Rows from a 3D modeling dataset:

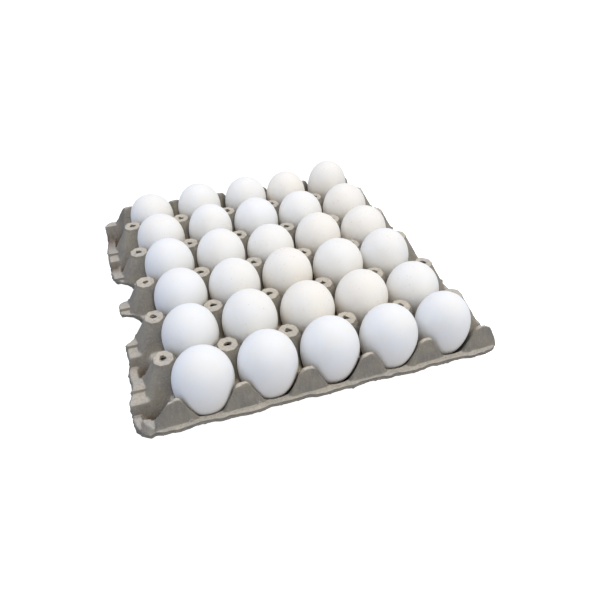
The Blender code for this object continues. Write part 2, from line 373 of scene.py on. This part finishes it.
def corner_fold(u, v):
    """How far the front left corner is bent down outside its crease, which starts in a pinch."""
    (u1, v1), (u2, v2) = FOLD
    length = math.hypot(u2 - u1, v2 - v1)
    outside = ((u - u1) * (v2 - v1) - (v - v1) * (u2 - u1)) / length
    pinch = np.exp(-(((u - 0.8) / 1.6) ** 2) - ((v - 13.0) / 3.2) ** 2)
    return FOLD_SLOPE * np.maximum(outside, 0.0) * (1.0 - smooth(v, 15.0, 21.0)) + 2.0 * pinch


def upper_skin(u, v):
    """Height of the upper skin over the plan."""
    u = u + 0.35 * np.sin(v / 21.0 + 1.0) * np.cos(u / 33.0) + 0.15 * np.sin(v / 9.0)
    v = v + 0.35 * np.sin(u / 27.0 + 2.0) * np.cos(v / 35.0) + 0.15 * np.sin(u / 8.0)
    from_side = np.minimum(u, SPAN - u)
    from_end = np.minimum(v, SPAN - v)
    beside = 1.0 - smooth(from_side, 10.0, 16.0)
    land = LAND + side_profile(v) * beside - sag(u, v)

    post_x = nearest(u, PITCH / 2, PITCHES)
    post_y = nearest(v, PITCH, PITCHES - 1)
    column = np.clip(np.floor(u / PITCH), 0, PITCHES - 1).astype(int)
    bump_side = np.array(BUMP_SIDES)[column]
    gable = gable_height(post_x, from_end, bump_side, np.array(GABLE_LEANS)[column])
    height = soft_max(land, post_height(post_x, post_y), 1.2)
    height = soft_max(height, gable, 0.6 + 1.2 * smooth(from_end, 7.0, 12.0))
    height = height + gable_bump(post_x, from_end, bump_side)
    past_row = np.mod(v, PITCH)
    to_row = PITCH - past_row
    ahead = np.where(
        v > SPAN - PITCH, slim_post(post_x, to_row), post_height(post_x, to_row)
    )
    posts = np.maximum(slim_post(post_x, past_row), ahead)
    pocket_side = np.minimum(u, SPAN - RIGHT_POCKET - u)
    pocket = soft_max(pocket_height(pocket_side, v, land), posts, 0.8)
    height = np.where(from_side < PITCH / 2, soft_min(height, pocket, 0.8), height)

    cell_x = nearest(u, PITCH, PITCHES - 1)
    cell_y = nearest(v, PITCH / 2, PITCHES)
    height = soft_min(height, cell_height(np.hypot(cell_x, cell_y)), 1.6)
    height = height - corner_fold(u, v)
    return height - hole_dimple(post_x, post_y) - rim_drop(u, v)


def lower_skin(u, v):
    """The upper skin moved inwards by the thickness of the pulp."""
    lowest = upper_skin(u, v) - PULP
    for share, count in ((0.55, 6), (0.92, 12)):
        reach = PULP * share
        drop = math.sqrt(PULP**2 - reach**2)
        for k in range(count):
            angle = math.tau * k / count
            step_u, step_v = reach * math.cos(angle), reach * math.sin(angle)
            lowest = np.minimum(lowest, upper_skin(u + step_u, v + step_v) - drop)
    side, end = edge_distances(u, v)
    torn = (u < SPAN / 2) & (left_shift(v) > 2.0)
    bead = np.where(torn, -0.7, 1.3) * (1.0 - smooth(np.minimum(side, end), 0.5, 4.0))
    return np.maximum(lowest - bead, 0.0)


# ---------------------------------------------------------------- plan


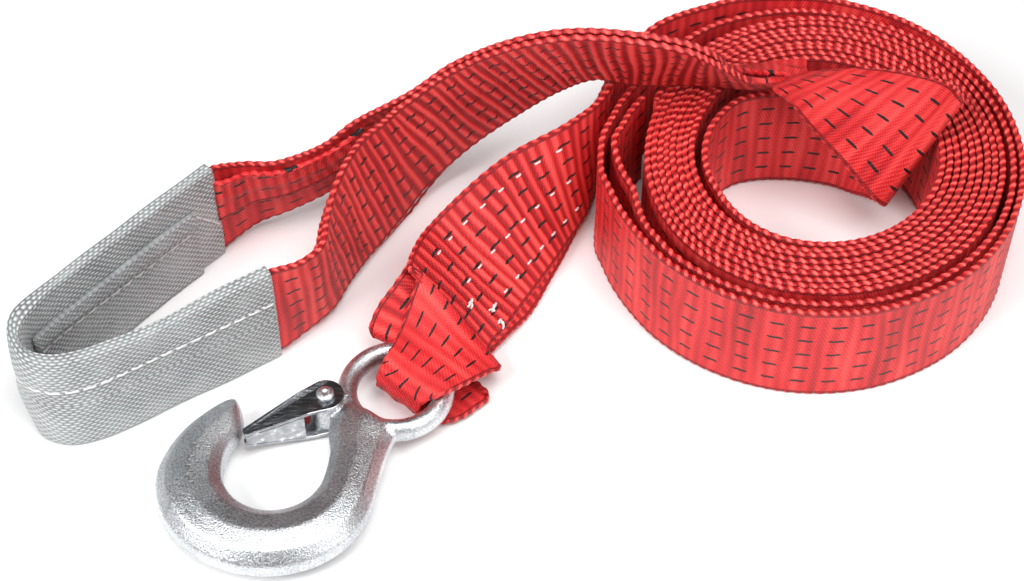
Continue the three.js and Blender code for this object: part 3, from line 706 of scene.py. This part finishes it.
# %% Sleeve
SLEEVE_HEIGHT = 51.6
SLEEVE_HALF = 3.3
SLEEVE_WALL = 1.1
RING = 64
# Powers under 1 make the tube's flat sides flatter and its folded edges tighter.
HEIGHT_POWER, DEPTH_POWER = 0.75, 0.22
SAG, SAG_AT, SAG_RANGE = 3.2, 48.0, 20
BEND_RANGE = 22
sleeve_rows = band_rows(upright_pairs(sleeve_middle, 0.4, SLEEVE_HEIGHT), step=1.1)


def sleeve_outline(inset):
    """(across, out) round the flattened tube, from the middle of its height."""
    turn = np.arange(RING) / RING * 2 * math.pi
    high, deep = SLEEVE_HEIGHT / 2 - inset, SLEEVE_HALF - inset
    across = high * np.sign(np.sin(turn)) * np.abs(np.sin(turn)) ** HEIGHT_POWER
    out = deep * np.sign(np.cos(turn)) * np.abs(np.cos(turn)) ** DEPTH_POWER
    return across, out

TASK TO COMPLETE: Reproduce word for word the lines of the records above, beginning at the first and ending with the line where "land = LAND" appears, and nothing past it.

TASK OUTPUT:
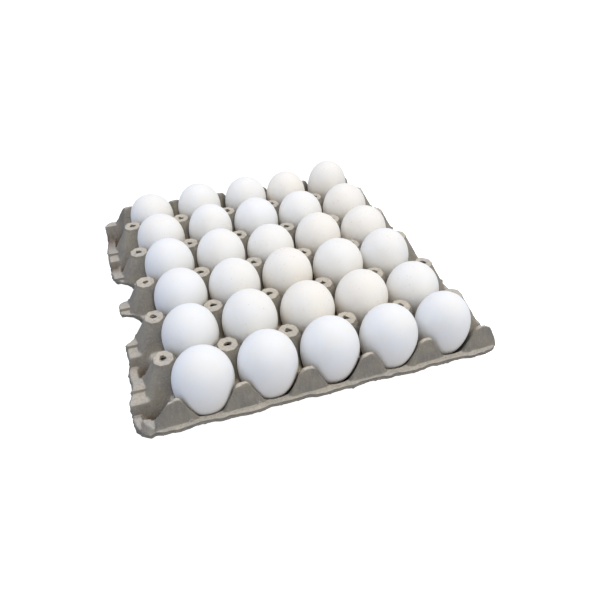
The Blender code for this object continues. Write part 2, from line 373 of scene.py on. This part finishes it.
def corner_fold(u, v):
    """How far the front left corner is bent down outside its crease, which starts in a pinch."""
    (u1, v1), (u2, v2) = FOLD
    length = math.hypot(u2 - u1, v2 - v1)
    outside = ((u - u1) * (v2 - v1) - (v - v1) * (u2 - u1)) / length
    pinch = np.exp(-(((u - 0.8) / 1.6) ** 2) - ((v - 13.0) / 3.2) ** 2)
    return FOLD_SLOPE * np.maximum(outside, 0.0) * (1.0 - smooth(v, 15.0, 21.0)) + 2.0 * pinch


def upper_skin(u, v):
    """Height of the upper skin over the plan."""
    u = u + 0.35 * np.sin(v / 21.0 + 1.0) * np.cos(u / 33.0) + 0.15 * np.sin(v / 9.0)
    v = v + 0.35 * np.sin(u / 27.0 + 2.0) * np.cos(v / 35.0) + 0.15 * np.sin(u / 8.0)
    from_side = np.minimum(u, SPAN - u)
    from_end = np.minimum(v, SPAN - v)
    beside = 1.0 - smooth(from_side, 10.0, 16.0)
    land = LAND + side_profile(v) * beside - sag(u, v)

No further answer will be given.